• Written exercise: Would you print the material exactly, starting at its first line and ending at the line holding "profile_height = 100.0"?

_ _ _

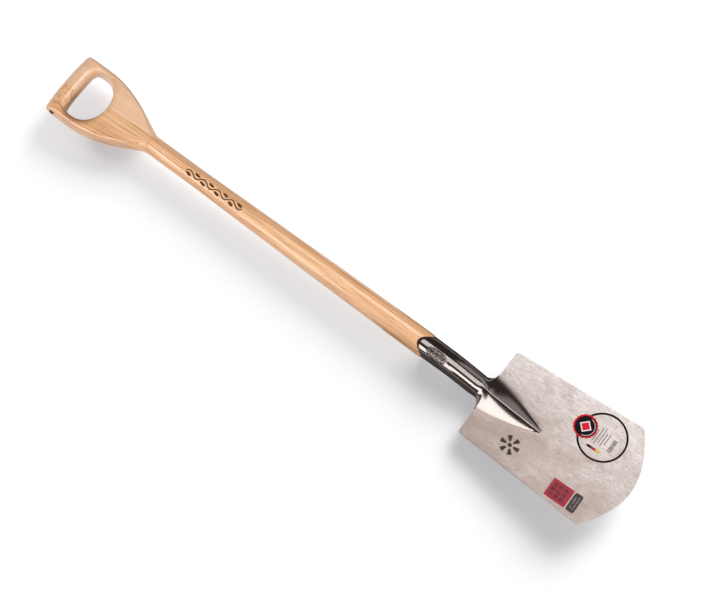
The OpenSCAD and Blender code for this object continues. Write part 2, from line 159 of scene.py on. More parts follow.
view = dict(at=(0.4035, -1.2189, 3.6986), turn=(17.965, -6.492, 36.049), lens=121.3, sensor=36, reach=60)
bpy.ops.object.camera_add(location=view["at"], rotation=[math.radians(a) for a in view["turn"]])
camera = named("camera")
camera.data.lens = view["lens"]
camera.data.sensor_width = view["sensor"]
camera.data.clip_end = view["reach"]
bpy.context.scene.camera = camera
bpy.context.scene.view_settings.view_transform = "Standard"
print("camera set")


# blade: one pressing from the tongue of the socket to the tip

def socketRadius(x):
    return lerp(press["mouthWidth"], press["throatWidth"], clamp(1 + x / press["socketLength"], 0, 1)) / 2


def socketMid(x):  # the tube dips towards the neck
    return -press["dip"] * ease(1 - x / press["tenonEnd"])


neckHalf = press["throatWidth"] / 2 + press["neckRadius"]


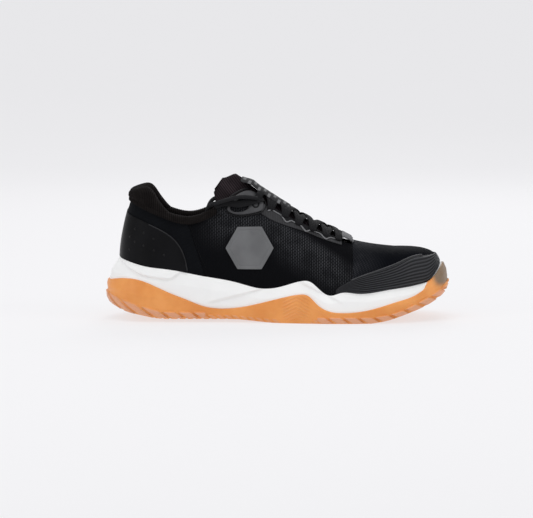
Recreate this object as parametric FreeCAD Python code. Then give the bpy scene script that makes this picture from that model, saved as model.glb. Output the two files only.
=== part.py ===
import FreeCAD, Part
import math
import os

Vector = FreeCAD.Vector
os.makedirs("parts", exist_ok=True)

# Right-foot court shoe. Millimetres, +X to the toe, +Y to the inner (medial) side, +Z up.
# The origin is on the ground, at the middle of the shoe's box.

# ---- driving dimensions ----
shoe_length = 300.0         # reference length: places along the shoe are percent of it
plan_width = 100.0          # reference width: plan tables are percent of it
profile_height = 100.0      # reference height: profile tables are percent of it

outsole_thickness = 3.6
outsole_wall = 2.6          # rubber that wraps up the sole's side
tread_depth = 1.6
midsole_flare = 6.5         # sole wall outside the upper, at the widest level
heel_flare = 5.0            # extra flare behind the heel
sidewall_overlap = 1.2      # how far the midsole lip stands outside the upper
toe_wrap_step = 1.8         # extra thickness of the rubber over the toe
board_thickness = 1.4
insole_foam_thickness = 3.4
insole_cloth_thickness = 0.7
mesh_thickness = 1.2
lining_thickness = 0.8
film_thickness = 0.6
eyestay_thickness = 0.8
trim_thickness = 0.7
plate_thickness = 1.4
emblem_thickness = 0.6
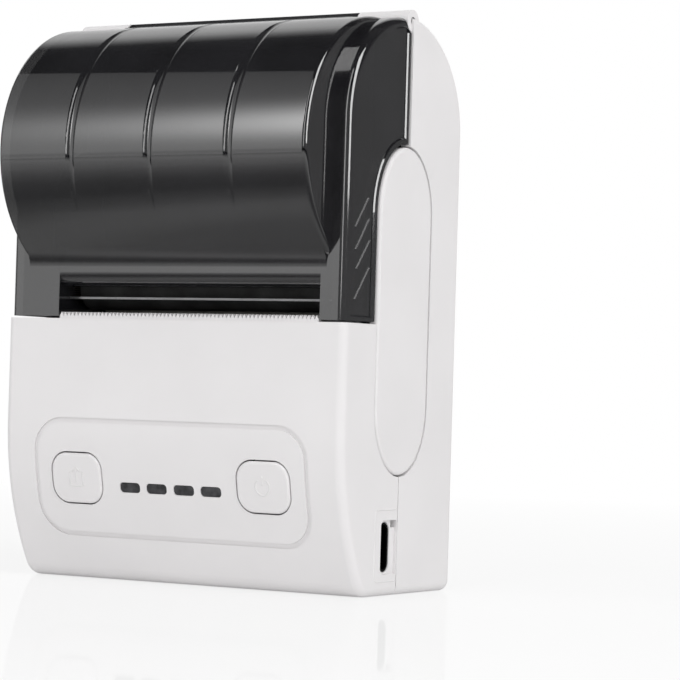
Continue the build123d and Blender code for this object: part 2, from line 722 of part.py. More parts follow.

_ _ _

• Correct output:
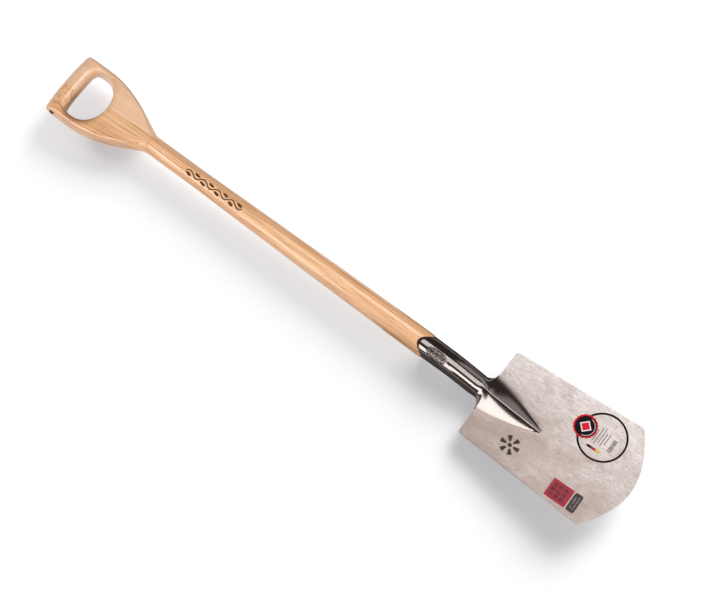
The OpenSCAD and Blender code for this object continues. Write part 2, from line 159 of scene.py on. More parts follow.
view = dict(at=(0.4035, -1.2189, 3.6986), turn=(17.965, -6.492, 36.049), lens=121.3, sensor=36, reach=60)
bpy.ops.object.camera_add(location=view["at"], rotation=[math.radians(a) for a in view["turn"]])
camera = named("camera")
camera.data.lens = view["lens"]
camera.data.sensor_width = view["sensor"]
camera.data.clip_end = view["reach"]
bpy.context.scene.camera = camera
bpy.context.scene.view_settings.view_transform = "Standard"
print("camera set")


# blade: one pressing from the tongue of the socket to the tip

def socketRadius(x):
    return lerp(press["mouthWidth"], press["throatWidth"], clamp(1 + x / press["socketLength"], 0, 1)) / 2


def socketMid(x):  # the tube dips towards the neck
    return -press["dip"] * ease(1 - x / press["tenonEnd"])


neckHalf = press["throatWidth"] / 2 + press["neckRadius"]


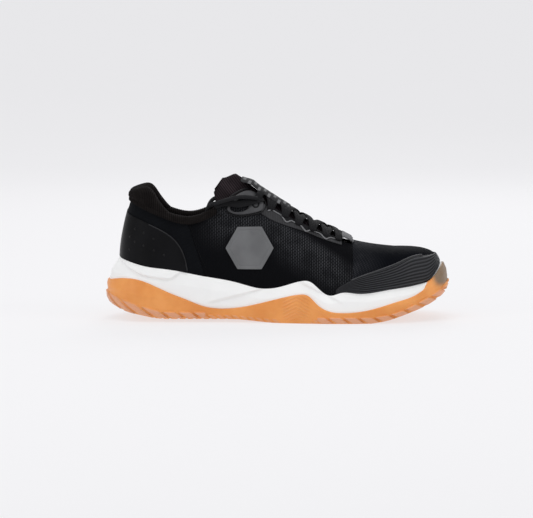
Recreate this object as parametric FreeCAD Python code. Then give the bpy scene script that makes this picture from that model, saved as model.glb. Output the two files only.
=== part.py ===
import FreeCAD, Part
import math
import os

Vector = FreeCAD.Vector
os.makedirs("parts", exist_ok=True)

# Right-foot court shoe. Millimetres, +X to the toe, +Y to the inner (medial) side, +Z up.
# The origin is on the ground, at the middle of the shoe's box.

# ---- driving dimensions ----
shoe_length = 300.0         # reference length: places along the shoe are percent of it
plan_width = 100.0          # reference width: plan tables are percent of it
profile_height = 100.0      # reference height: profile tables are percent of it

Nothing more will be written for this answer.